--- Start DATASET CONTENT ---

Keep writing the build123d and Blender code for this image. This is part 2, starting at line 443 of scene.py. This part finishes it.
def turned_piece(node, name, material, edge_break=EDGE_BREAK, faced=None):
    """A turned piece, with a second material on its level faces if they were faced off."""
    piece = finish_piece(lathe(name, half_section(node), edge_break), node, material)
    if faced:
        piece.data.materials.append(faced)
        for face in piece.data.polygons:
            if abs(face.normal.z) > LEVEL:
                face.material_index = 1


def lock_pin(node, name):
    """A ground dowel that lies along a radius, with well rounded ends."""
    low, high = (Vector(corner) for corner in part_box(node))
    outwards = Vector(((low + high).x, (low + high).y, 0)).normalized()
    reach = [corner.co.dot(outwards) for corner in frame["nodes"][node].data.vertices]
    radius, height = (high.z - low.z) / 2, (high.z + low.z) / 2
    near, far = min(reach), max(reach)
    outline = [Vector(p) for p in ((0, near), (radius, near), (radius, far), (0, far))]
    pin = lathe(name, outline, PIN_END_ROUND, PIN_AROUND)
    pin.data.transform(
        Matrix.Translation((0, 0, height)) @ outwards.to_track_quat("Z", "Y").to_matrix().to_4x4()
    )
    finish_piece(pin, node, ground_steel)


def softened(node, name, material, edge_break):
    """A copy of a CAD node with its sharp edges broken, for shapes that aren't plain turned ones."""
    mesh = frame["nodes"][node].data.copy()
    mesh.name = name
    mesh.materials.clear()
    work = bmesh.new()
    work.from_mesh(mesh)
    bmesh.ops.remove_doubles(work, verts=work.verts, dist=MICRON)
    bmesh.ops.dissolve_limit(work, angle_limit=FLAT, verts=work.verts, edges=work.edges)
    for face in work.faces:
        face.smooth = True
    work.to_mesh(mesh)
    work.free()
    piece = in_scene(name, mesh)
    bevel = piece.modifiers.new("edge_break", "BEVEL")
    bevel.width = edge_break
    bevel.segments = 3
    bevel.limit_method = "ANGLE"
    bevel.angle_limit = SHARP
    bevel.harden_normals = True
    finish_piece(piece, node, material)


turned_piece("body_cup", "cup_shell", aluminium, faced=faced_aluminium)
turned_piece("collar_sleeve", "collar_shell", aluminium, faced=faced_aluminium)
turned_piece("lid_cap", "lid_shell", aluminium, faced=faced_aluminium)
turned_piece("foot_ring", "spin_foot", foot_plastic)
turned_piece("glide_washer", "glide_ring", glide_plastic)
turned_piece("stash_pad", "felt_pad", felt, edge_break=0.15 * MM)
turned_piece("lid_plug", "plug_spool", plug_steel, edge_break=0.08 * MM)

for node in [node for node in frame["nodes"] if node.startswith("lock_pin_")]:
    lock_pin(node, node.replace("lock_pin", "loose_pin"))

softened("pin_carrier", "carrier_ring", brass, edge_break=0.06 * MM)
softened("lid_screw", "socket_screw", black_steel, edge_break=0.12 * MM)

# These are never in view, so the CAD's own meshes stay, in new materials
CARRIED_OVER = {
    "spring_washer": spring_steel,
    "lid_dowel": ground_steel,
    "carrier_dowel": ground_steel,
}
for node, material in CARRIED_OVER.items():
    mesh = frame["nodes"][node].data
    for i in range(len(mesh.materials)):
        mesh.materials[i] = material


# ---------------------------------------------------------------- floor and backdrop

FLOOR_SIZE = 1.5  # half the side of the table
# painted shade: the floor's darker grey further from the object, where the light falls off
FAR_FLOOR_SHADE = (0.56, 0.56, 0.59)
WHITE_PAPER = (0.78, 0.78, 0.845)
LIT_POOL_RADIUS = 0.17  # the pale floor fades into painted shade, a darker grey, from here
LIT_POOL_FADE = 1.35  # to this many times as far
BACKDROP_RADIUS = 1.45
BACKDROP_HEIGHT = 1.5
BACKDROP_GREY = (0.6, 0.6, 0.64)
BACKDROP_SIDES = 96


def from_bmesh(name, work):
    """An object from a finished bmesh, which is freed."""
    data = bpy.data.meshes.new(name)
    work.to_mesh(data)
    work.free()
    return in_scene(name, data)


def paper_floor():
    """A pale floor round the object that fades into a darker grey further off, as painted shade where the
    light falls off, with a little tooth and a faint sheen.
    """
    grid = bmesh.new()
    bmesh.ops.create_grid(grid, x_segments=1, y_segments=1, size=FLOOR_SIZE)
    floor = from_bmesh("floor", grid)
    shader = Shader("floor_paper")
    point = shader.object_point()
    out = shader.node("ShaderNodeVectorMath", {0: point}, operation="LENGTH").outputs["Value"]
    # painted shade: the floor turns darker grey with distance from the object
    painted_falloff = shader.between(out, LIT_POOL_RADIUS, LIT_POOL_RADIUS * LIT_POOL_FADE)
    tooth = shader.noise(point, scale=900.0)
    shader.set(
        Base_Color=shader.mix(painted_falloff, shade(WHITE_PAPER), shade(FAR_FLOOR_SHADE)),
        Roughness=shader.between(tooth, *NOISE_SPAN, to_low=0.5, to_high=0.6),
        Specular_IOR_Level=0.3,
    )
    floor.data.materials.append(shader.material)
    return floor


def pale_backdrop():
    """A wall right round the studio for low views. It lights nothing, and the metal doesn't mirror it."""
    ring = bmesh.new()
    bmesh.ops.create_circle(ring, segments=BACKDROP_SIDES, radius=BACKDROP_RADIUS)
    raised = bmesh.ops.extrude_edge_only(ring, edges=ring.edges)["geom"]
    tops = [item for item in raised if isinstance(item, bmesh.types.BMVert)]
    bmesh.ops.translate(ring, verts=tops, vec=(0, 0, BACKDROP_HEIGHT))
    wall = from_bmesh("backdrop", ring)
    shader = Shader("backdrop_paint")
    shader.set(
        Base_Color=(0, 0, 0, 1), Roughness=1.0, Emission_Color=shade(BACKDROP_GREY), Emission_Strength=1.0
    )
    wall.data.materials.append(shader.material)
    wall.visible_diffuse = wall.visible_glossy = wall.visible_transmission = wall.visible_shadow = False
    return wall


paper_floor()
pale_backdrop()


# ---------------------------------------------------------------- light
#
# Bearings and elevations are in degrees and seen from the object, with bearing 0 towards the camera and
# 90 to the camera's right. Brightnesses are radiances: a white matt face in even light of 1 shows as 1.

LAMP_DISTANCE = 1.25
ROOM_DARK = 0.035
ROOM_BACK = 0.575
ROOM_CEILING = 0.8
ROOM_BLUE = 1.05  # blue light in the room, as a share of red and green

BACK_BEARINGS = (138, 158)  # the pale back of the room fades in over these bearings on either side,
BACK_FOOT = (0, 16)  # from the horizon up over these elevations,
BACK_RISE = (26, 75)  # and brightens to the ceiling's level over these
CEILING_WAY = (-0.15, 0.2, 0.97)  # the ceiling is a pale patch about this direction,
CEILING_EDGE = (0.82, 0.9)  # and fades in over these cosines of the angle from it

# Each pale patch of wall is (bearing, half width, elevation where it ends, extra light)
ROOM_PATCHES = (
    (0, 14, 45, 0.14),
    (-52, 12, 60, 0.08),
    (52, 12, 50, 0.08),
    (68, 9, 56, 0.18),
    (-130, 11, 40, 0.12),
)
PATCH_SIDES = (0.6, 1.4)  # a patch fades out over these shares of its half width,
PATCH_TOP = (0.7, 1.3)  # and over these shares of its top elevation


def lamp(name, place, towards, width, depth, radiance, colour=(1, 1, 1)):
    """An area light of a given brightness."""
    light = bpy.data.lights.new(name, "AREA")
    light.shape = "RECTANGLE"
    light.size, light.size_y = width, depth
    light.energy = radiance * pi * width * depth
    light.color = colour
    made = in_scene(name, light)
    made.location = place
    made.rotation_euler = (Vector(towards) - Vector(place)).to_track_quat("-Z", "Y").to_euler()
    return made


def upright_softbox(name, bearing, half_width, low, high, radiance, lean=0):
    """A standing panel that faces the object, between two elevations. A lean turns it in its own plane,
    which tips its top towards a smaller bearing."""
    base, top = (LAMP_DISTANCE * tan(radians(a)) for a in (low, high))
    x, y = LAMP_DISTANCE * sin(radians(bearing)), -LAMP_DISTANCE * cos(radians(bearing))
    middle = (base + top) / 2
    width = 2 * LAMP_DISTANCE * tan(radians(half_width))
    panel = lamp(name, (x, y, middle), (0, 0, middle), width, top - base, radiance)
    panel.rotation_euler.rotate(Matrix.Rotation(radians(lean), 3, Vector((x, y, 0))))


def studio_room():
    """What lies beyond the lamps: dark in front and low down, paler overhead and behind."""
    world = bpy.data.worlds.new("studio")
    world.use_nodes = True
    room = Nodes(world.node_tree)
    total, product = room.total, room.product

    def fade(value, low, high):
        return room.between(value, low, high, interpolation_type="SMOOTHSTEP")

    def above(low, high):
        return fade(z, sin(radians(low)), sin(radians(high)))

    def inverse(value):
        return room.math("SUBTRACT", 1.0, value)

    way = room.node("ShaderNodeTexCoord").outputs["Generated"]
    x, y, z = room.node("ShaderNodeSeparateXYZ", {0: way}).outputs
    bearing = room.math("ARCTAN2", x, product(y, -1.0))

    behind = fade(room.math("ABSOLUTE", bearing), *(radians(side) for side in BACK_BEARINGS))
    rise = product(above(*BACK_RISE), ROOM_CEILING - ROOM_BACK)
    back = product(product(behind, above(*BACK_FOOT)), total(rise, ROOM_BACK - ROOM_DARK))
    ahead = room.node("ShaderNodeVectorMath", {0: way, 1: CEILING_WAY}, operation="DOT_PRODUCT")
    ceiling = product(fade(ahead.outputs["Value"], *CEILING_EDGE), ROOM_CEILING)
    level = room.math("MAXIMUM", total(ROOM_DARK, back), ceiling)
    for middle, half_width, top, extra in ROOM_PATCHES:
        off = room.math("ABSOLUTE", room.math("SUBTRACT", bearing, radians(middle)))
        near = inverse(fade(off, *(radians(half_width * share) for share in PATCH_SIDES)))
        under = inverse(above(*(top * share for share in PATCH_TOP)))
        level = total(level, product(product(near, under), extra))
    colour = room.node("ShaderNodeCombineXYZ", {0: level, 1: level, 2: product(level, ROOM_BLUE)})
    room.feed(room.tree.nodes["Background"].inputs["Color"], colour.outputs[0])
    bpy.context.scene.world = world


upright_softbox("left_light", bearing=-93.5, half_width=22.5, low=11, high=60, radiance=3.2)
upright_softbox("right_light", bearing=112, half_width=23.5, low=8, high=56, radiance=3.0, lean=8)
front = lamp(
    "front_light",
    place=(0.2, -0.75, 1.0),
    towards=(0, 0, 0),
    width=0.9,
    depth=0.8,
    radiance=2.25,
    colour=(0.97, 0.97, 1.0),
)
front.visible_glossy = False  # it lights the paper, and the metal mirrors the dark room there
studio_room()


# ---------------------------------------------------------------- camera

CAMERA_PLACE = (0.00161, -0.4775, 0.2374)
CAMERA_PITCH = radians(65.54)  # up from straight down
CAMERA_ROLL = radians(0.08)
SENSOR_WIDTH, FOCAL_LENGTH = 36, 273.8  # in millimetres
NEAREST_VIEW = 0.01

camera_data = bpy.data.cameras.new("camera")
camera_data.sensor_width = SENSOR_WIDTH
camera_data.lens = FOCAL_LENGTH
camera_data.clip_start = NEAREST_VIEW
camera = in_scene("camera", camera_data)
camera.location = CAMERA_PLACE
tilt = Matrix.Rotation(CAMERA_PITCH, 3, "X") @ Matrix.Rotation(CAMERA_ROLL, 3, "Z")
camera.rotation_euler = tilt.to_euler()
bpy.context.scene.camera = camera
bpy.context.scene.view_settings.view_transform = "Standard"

--- End DATASET CONTENT ---

▸ GOAL: Restate word for word only the lines running from the beginning of the data to the line holding "finish_piece(piece, node, material)", both included.

▸ CORRECT RESPONSE:
Keep writing the build123d and Blender code for this image. This is part 2, starting at line 443 of scene.py. This part finishes it.
def turned_piece(node, name, material, edge_break=EDGE_BREAK, faced=None):
    """A turned piece, with a second material on its level faces if they were faced off."""
    piece = finish_piece(lathe(name, half_section(node), edge_break), node, material)
    if faced:
        piece.data.materials.append(faced)
        for face in piece.data.polygons:
            if abs(face.normal.z) > LEVEL:
                face.material_index = 1


def lock_pin(node, name):
    """A ground dowel that lies along a radius, with well rounded ends."""
    low, high = (Vector(corner) for corner in part_box(node))
    outwards = Vector(((low + high).x, (low + high).y, 0)).normalized()
    reach = [corner.co.dot(outwards) for corner in frame["nodes"][node].data.vertices]
    radius, height = (high.z - low.z) / 2, (high.z + low.z) / 2
    near, far = min(reach), max(reach)
    outline = [Vector(p) for p in ((0, near), (radius, near), (radius, far), (0, far))]
    pin = lathe(name, outline, PIN_END_ROUND, PIN_AROUND)
    pin.data.transform(
        Matrix.Translation((0, 0, height)) @ outwards.to_track_quat("Z", "Y").to_matrix().to_4x4()
    )
    finish_piece(pin, node, ground_steel)


def softened(node, name, material, edge_break):
    """A copy of a CAD node with its sharp edges broken, for shapes that aren't plain turned ones."""
    mesh = frame["nodes"][node].data.copy()
    mesh.name = name
    mesh.materials.clear()
    work = bmesh.new()
    work.from_mesh(mesh)
    bmesh.ops.remove_doubles(work, verts=work.verts, dist=MICRON)
    bmesh.ops.dissolve_limit(work, angle_limit=FLAT, verts=work.verts, edges=work.edges)
    for face in work.faces:
        face.smooth = True
    work.to_mesh(mesh)
    work.free()
    piece = in_scene(name, mesh)
    bevel = piece.modifiers.new("edge_break", "BEVEL")
    bevel.width = edge_break
    bevel.segments = 3
    bevel.limit_method = "ANGLE"
    bevel.angle_limit = SHARP
    bevel.harden_normals = True
    finish_piece(piece, node, material)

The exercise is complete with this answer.